Таково было отношение мое и Гоца к Гапону уже осенью 1905 г., но ни Гоц, ни я, конечно, не могли предвидеть конца его сложных интриг.

Дело Татарова было выяснено. Азеф приехал в Женеву (во время следствия над Татаровым он жил в Италии), и мы вместе с ним и Гоцем приступили к обсуждению дальнейших боевых планов.

В Женеву приехала даже Дора Бриллиант. Из Петербурга мы получили известие, что Зильберберг и Вноровский ликвидировали свои закладки, и что извозчиком остался один Петр Иванов.

Все трое по нашему поручению были предупреждены о временной приостановке дела Трепова младшим братом Гоца, Абрамом Рафаиловичем, уже тогда предлагавшим свои услуги боевой организации.

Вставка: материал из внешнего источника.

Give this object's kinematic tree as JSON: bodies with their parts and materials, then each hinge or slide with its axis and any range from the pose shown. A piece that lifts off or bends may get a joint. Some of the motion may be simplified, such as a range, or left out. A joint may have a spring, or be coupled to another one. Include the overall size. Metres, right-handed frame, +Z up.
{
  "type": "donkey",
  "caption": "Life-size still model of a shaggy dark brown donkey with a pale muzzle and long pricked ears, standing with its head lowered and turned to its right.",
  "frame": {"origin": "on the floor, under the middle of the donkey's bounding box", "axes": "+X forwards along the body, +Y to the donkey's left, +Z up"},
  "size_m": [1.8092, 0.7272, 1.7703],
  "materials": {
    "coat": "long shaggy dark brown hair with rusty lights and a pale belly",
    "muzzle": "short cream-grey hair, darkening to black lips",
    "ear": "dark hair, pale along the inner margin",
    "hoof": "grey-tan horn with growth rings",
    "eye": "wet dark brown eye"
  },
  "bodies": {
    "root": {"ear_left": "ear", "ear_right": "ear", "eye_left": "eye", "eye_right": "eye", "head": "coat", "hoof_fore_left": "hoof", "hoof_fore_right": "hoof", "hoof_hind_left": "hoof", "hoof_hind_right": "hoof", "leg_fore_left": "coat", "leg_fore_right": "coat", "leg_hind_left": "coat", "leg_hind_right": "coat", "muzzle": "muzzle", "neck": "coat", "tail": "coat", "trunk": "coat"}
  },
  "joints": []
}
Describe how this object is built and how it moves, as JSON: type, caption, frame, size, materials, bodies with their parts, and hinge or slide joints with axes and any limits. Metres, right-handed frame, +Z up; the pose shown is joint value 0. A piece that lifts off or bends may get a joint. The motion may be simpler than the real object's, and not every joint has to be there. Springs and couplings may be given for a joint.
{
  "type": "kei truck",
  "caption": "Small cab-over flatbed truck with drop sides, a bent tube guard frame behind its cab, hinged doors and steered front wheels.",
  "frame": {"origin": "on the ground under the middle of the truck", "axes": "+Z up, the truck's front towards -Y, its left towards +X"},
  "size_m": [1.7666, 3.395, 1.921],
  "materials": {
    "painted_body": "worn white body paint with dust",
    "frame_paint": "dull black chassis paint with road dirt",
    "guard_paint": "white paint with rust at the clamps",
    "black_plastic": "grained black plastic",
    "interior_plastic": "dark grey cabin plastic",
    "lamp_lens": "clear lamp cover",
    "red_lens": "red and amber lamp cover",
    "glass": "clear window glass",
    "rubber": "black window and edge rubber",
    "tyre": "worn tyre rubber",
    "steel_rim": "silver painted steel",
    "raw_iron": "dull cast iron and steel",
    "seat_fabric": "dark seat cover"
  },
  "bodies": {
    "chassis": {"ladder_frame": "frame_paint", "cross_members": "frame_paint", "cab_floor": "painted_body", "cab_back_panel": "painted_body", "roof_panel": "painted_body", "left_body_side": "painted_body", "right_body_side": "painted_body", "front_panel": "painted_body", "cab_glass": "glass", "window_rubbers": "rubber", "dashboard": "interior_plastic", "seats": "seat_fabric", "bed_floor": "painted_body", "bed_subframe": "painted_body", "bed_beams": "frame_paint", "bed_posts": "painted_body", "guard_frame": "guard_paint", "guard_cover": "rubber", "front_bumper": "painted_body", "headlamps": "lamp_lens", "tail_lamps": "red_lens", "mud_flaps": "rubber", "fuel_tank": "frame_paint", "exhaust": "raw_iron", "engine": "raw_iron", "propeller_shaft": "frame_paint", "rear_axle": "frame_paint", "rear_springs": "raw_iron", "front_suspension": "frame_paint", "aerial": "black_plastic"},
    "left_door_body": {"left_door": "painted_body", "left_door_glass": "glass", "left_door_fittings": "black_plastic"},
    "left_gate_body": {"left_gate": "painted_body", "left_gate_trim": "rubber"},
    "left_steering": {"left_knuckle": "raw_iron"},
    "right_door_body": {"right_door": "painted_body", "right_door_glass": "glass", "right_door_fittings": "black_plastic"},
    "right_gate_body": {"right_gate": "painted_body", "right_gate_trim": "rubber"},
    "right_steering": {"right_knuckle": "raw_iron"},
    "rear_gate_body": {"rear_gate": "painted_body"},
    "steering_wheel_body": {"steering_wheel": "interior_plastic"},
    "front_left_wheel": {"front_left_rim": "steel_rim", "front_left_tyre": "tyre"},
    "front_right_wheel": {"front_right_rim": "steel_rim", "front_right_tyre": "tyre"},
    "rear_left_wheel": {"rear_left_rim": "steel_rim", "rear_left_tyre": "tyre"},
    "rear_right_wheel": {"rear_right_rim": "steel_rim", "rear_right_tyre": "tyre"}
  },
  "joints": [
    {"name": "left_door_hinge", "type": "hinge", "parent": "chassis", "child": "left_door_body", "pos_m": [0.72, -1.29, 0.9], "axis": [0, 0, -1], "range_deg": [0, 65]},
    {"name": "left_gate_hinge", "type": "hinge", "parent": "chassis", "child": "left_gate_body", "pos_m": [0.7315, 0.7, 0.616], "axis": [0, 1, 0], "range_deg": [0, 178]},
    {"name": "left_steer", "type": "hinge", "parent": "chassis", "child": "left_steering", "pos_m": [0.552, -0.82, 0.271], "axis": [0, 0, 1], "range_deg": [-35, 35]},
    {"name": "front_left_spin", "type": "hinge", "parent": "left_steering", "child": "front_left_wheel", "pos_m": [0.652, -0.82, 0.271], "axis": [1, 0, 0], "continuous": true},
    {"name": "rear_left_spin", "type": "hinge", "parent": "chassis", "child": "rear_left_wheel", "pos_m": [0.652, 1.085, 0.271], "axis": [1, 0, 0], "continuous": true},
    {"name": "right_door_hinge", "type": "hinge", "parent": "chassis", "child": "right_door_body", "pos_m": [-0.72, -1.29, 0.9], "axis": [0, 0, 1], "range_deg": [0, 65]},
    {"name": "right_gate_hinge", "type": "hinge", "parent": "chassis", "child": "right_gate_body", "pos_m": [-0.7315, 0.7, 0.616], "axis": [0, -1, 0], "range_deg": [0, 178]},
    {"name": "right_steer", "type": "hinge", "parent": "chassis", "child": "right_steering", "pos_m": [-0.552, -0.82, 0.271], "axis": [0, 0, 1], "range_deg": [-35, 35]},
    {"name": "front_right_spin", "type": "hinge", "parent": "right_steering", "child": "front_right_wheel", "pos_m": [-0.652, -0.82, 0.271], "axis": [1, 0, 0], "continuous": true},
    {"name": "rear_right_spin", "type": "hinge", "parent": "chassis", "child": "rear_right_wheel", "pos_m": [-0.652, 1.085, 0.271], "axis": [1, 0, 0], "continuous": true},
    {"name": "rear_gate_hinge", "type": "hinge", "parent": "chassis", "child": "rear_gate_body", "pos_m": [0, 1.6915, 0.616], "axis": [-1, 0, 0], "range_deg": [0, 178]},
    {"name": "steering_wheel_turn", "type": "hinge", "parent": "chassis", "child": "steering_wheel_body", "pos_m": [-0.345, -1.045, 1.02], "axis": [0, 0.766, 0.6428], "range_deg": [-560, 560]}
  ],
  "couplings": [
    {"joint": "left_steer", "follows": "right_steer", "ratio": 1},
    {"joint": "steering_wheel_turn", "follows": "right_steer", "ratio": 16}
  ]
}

Был октябрь в середине. В заграничных газетах стали появляться известия о забастовках в России. Известия эти становились все многочисленнее и все важнее, и, наконец, появилась телеграмма, что забастовала железнодорожная сеть. Волей-неволей приходилось пережидать забастовку в Женеве.

Манифест 17 октября оживил эмиграцию. Его приветствовали, как начало новой эры: в окончательной революции никто не сомневался. Ежедневно устраивались многолюдные митинги. Ораторы говорили о значении совершающегося переворота, и все, или почти все, искренно верили в этот переворот. На одном из таких митингов мне пришлось говорить речь о значении террористической борьбы в истории русской революции.

Когда появились телеграммы, — сперва из крепости — об освобождении почти всех арестованных 15 марта, а потом из Шлиссельбурга — об освобождении шлиссельбуржцов, то даже и скептики начали верить, что правительство вступило на путь реформ. Падение Шлиссельбурга было залогом близкого падения самодержавия.

В партии и в центральном комитете стали раздаваться голоса, что принятая партией тактика не соответствует политическому моменту, и что она требует изменения. Я подхожу теперь еще к одной причине, сыгравшей, по моему мнению, видную роль в упадке боевой организации, я в ее лице — всего центрального террора. Я говорю о тактике, принятой центральным комитетом непосредственно после 17 октября.